## Object modeling scripts
· · · · · · ·

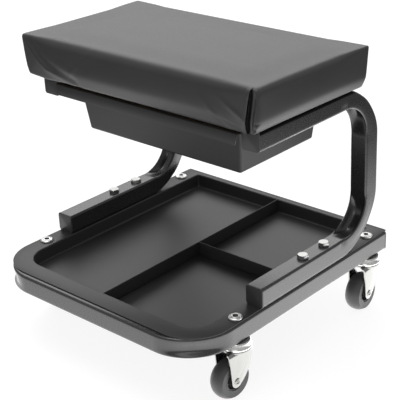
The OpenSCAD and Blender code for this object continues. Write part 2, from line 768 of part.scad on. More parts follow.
// Front outline of the pressed fork as [x, z]: an arch of sheet
module fork_arch() {
    w = fork_half_w;
    inner_r = fork_bend_r - fork_t;
    difference() {
        union() {
            translate([-w, 0]) square([2 * w, crown_z - fork_bend_r]);
            translate([-w + fork_bend_r, 0]) square([2 * (w - fork_bend_r), crown_z]);
            for (sx = [-1, 1]) translate([sx * (w - fork_bend_r), crown_z - fork_bend_r]) circle(fork_bend_r);
        }
        translate([-w + fork_t, -cut]) square([2 * (w - fork_t), crown_z - fork_bend_r + cut]);
        translate([-w + fork_bend_r, -cut]) square([2 * (w - fork_bend_r), crown_z - fork_t + cut]);
        for (sx = [-1, 1]) translate([sx * (w - fork_bend_r), crown_z - fork_bend_r]) circle(inner_r);
    }
}

module fork(i) {
    color("#d9dbde")
    at_caster(i) difference() {
        union() {
            intersection() {
                translate([0, crown_r, 0]) rotate([90, 0, 0])
                    linear_extrude(2 * crown_r + fork_front) fork_arch();
                translate([-crown_r, 0, 0]) rotate([90, 0, 90])
                    linear_extrude(2 * crown_r) fork_side();
            }
            translate([0, 0, crown_z - fork_t]) cylinder(r = crown_r, h = fork_t);
            translate([0, 0, crown_z - fork_t]) cylinder(r = crown_dome_r, h = fork_t + crown_dome);
        }
        translate([0, 0, crown_z - fork_t - cut]) cylinder(r = crown_dome_r - fork_t, h = crown_dome + cut);
        translate([0, 0, crown_z - fork_t - cut]) cylinder(r = crown_bore_r, h = crown_dome + fork_t + 2 * cut);
        // Mouth in the crown's leading edge, over the wheel
        translate([0, -fork_front - wheel_w / 4, crown_z - fork_t - cut])
            cylinder(r = wheel_w / 2, h = fork_t + 2 * cut);
        translate([0, -trail, axle_z]) rotate([0, 90, 0])
            cylinder(r = axle_r + axle_play / 2, h = 2 * fork_half_w + 2 * cut, center = true);
    }
}

module axle(i) {
    color("#c4c8cc")
    at_caster(i) translate([0, -trail, axle_z]) rotate([0, 90, 0]) {
        cylinder(r = axle_r, h = 2 * fork_half_w, center = true);
        for (sx = [-1, 1]) translate([0, 0, sx * (fork_half_w + axle_head_h / 2)])
            cylinder(r = axle_head_r, h = axle_head_h, center = true);
    }
}

module hub(i) {
    boss_h = wheel_w + fork_gap;
    rim_h = wheel_w - 2 * fork_gap - 2 * fork_t;
    rim_wall = 2.5;
    color("#4a4a4a")
    at_caster(i) translate([0, -trail, axle_z]) rotate([0, 90, 0]) difference() {
        union() {
            cylinder(r = hub_boss_r, h = boss_h, center = true);
            cylinder(r = hub_r, h = hub_web, center = true);
            difference() {
                cylinder(r = hub_r, h = rim_h, center = true);
                cylinder(r = hub_r - rim_wall, h = rim_h + 2 * cut, center = true);
            }
        }
        cylinder(r = hub_bore_r, h = boss_h + 2 * cut, center = true);
    }
}

module tyre(i) {
    face_dip = 0.8;
    h = wheel_w / 2;
    r = wheel_d / 2;
    color("#5a5a5a")
    at_caster(i) translate([0, -trail, axle_z]) rotate([0, 90, 0]) rotate_extrude($fn = 96) {
        translate([hub_r + tyre_seat_play, -h + face_dip])
            square([r - tyre_edge_r - hub_r - tyre_seat_play, wheel_w - 2 * face_dip]);
        translate([r - 2 * tyre_edge_r, -h]) square([tyre_edge_r, wheel_w]);
        translate([r - tyre_edge_r, -h + tyre_edge_r]) square([tyre_edge_r, wheel_w - 2 * tyre_edge_r]);
        for (s = [-1, 1]) translate([r - tyre_edge_r, s * (h - tyre_edge_r)]) circle(tyre_edge_r);
    }
}

module head_fl() head(0);
module head_fr() head(1);
module head_rl() head(2);
module head_rr() head(3);
module kingpin_fl() kingpin(0);
module kingpin_fr() kingpin(1);
module kingpin_rl() kingpin(2);
module kingpin_rr() kingpin(3);
module fork_fl() fork(0);
module fork_fr() fork(1);
module fork_rl() fork(2);
module fork_rr() fork(3);
module axle_fl() axle(0);
module axle_fr() axle(1);
module axle_rl() axle(2);
module axle_rr() axle(3);
module hub_fl() hub(0);
module hub_fr() hub(1);
module hub_rl() hub(2);
module hub_rr() hub(3);
module tyre_fl() tyre(0);
module tyre_fr() tyre(1);
module tyre_rl() tyre(2);
module tyre_rr() tyre(3);

base_frame();
rail_end_caps();
tray();
divider_long();
divider_cross();
leg_left();
leg_right();
leg_end_caps();
leg_bolts();
leg_nuts();
seat_board();
cushion();
seat_bolts();
tee_nuts();
runner_left();
runner_right();
runner_rivets();
drawer();
caster_bolts();
caster_nuts();
head_fl();
head_fr();
head_rl();
head_rr();
kingpin_fl();
kingpin_fr();
kingpin_rl();
kingpin_rr();
fork_fl();
fork_fr();
fork_rl();
fork_rr();
axle_fl();
axle_fr();
axle_rl();
axle_rr();
hub_fl();
hub_fr();
hub_rl();
hub_rr();
tyre_fl();
tyre_fr();
tyre_rl();
tyre_rr();
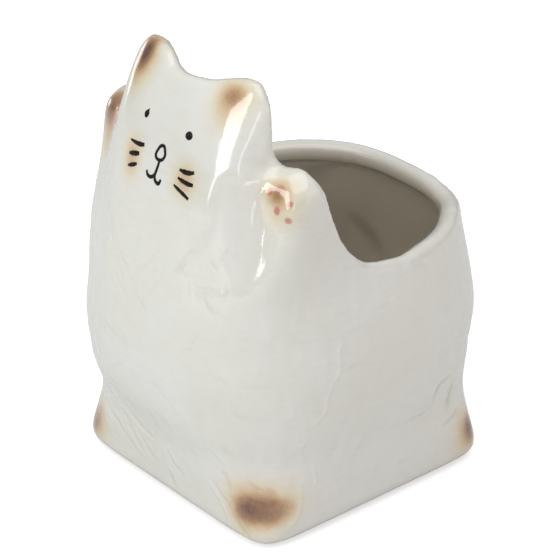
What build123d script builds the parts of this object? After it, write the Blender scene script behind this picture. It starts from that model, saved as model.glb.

· · · · · · ·

## Instructions for the task
Quote the material exactly, leaving nothing out.

## Expected answer
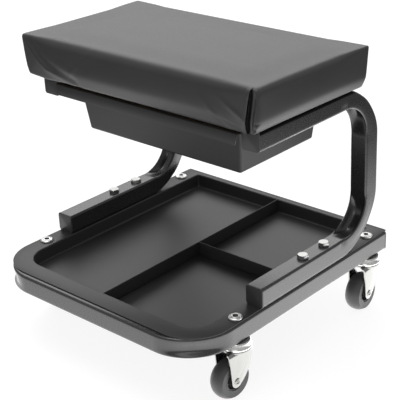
The OpenSCAD and Blender code for this object continues. Write part 2, from line 768 of part.scad on. More parts follow.
// Front outline of the pressed fork as [x, z]: an arch of sheet
module fork_arch() {
    w = fork_half_w;
    inner_r = fork_bend_r - fork_t;
    difference() {
        union() {
            translate([-w, 0]) square([2 * w, crown_z - fork_bend_r]);
            translate([-w + fork_bend_r, 0]) square([2 * (w - fork_bend_r), crown_z]);
            for (sx = [-1, 1]) translate([sx * (w - fork_bend_r), crown_z - fork_bend_r]) circle(fork_bend_r);
        }
        translate([-w + fork_t, -cut]) square([2 * (w - fork_t), crown_z - fork_bend_r + cut]);
        translate([-w + fork_bend_r, -cut]) square([2 * (w - fork_bend_r), crown_z - fork_t + cut]);
        for (sx = [-1, 1]) translate([sx * (w - fork_bend_r), crown_z - fork_bend_r]) circle(inner_r);
    }
}

module fork(i) {
    color("#d9dbde")
    at_caster(i) difference() {
        union() {
            intersection() {
                translate([0, crown_r, 0]) rotate([90, 0, 0])
                    linear_extrude(2 * crown_r + fork_front) fork_arch();
                translate([-crown_r, 0, 0]) rotate([90, 0, 90])
                    linear_extrude(2 * crown_r) fork_side();
            }
            translate([0, 0, crown_z - fork_t]) cylinder(r = crown_r, h = fork_t);
            translate([0, 0, crown_z - fork_t]) cylinder(r = crown_dome_r, h = fork_t + crown_dome);
        }
        translate([0, 0, crown_z - fork_t - cut]) cylinder(r = crown_dome_r - fork_t, h = crown_dome + cut);
        translate([0, 0, crown_z - fork_t - cut]) cylinder(r = crown_bore_r, h = crown_dome + fork_t + 2 * cut);
        // Mouth in the crown's leading edge, over the wheel
        translate([0, -fork_front - wheel_w / 4, crown_z - fork_t - cut])
            cylinder(r = wheel_w / 2, h = fork_t + 2 * cut);
        translate([0, -trail, axle_z]) rotate([0, 90, 0])
            cylinder(r = axle_r + axle_play / 2, h = 2 * fork_half_w + 2 * cut, center = true);
    }
}

module axle(i) {
    color("#c4c8cc")
    at_caster(i) translate([0, -trail, axle_z]) rotate([0, 90, 0]) {
        cylinder(r = axle_r, h = 2 * fork_half_w, center = true);
        for (sx = [-1, 1]) translate([0, 0, sx * (fork_half_w + axle_head_h / 2)])
            cylinder(r = axle_head_r, h = axle_head_h, center = true);
    }
}

module hub(i) {
    boss_h = wheel_w + fork_gap;
    rim_h = wheel_w - 2 * fork_gap - 2 * fork_t;
    rim_wall = 2.5;
    color("#4a4a4a")
    at_caster(i) translate([0, -trail, axle_z]) rotate([0, 90, 0]) difference() {
        union() {
            cylinder(r = hub_boss_r, h = boss_h, center = true);
            cylinder(r = hub_r, h = hub_web, center = true);
            difference() {
                cylinder(r = hub_r, h = rim_h, center = true);
                cylinder(r = hub_r - rim_wall, h = rim_h + 2 * cut, center = true);
            }
        }
        cylinder(r = hub_bore_r, h = boss_h + 2 * cut, center = true);
    }
}

module tyre(i) {
    face_dip = 0.8;
    h = wheel_w / 2;
    r = wheel_d / 2;
    color("#5a5a5a")
    at_caster(i) translate([0, -trail, axle_z]) rotate([0, 90, 0]) rotate_extrude($fn = 96) {
        translate([hub_r + tyre_seat_play, -h + face_dip])
            square([r - tyre_edge_r - hub_r - tyre_seat_play, wheel_w - 2 * face_dip]);
        translate([r - 2 * tyre_edge_r, -h]) square([tyre_edge_r, wheel_w]);
        translate([r - tyre_edge_r, -h + tyre_edge_r]) square([tyre_edge_r, wheel_w - 2 * tyre_edge_r]);
        for (s = [-1, 1]) translate([r - tyre_edge_r, s * (h - tyre_edge_r)]) circle(tyre_edge_r);
    }
}

module head_fl() head(0);
module head_fr() head(1);
module head_rl() head(2);
module head_rr() head(3);
module kingpin_fl() kingpin(0);
module kingpin_fr() kingpin(1);
module kingpin_rl() kingpin(2);
module kingpin_rr() kingpin(3);
module fork_fl() fork(0);
module fork_fr() fork(1);
module fork_rl() fork(2);
module fork_rr() fork(3);
module axle_fl() axle(0);
module axle_fr() axle(1);
module axle_rl() axle(2);
module axle_rr() axle(3);
module hub_fl() hub(0);
module hub_fr() hub(1);
module hub_rl() hub(2);
module hub_rr() hub(3);
module tyre_fl() tyre(0);
module tyre_fr() tyre(1);
module tyre_rl() tyre(2);
module tyre_rr() tyre(3);

base_frame();
rail_end_caps();
tray();
divider_long();
divider_cross();
leg_left();
leg_right();
leg_end_caps();
leg_bolts();
leg_nuts();
seat_board();
cushion();
seat_bolts();
tee_nuts();
runner_left();
runner_right();
runner_rivets();
drawer();
caster_bolts();
caster_nuts();
head_fl();
head_fr();
head_rl();
head_rr();
kingpin_fl();
kingpin_fr();
kingpin_rl();
kingpin_rr();
fork_fl();
fork_fr();
fork_rl();
fork_rr();
axle_fl();
axle_fr();
axle_rl();
axle_rr();
hub_fl();
hub_fr();
hub_rl();
hub_rr();
tyre_fl();
tyre_fr();
tyre_rl();
tyre_rr();
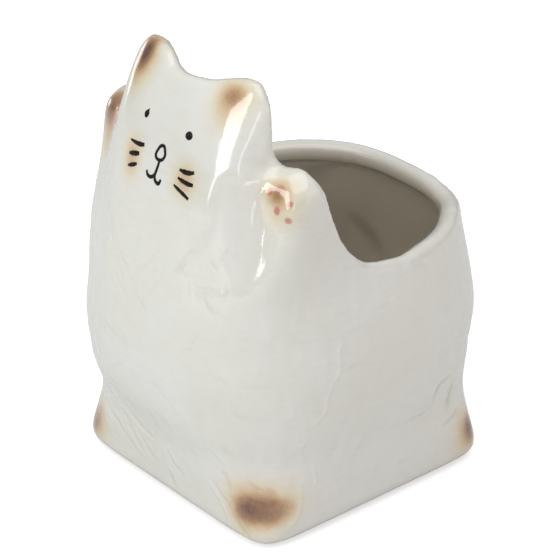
What build123d script builds the parts of this object? After it, write the Blender scene script behind this picture. It starts from that model, saved as model.glb.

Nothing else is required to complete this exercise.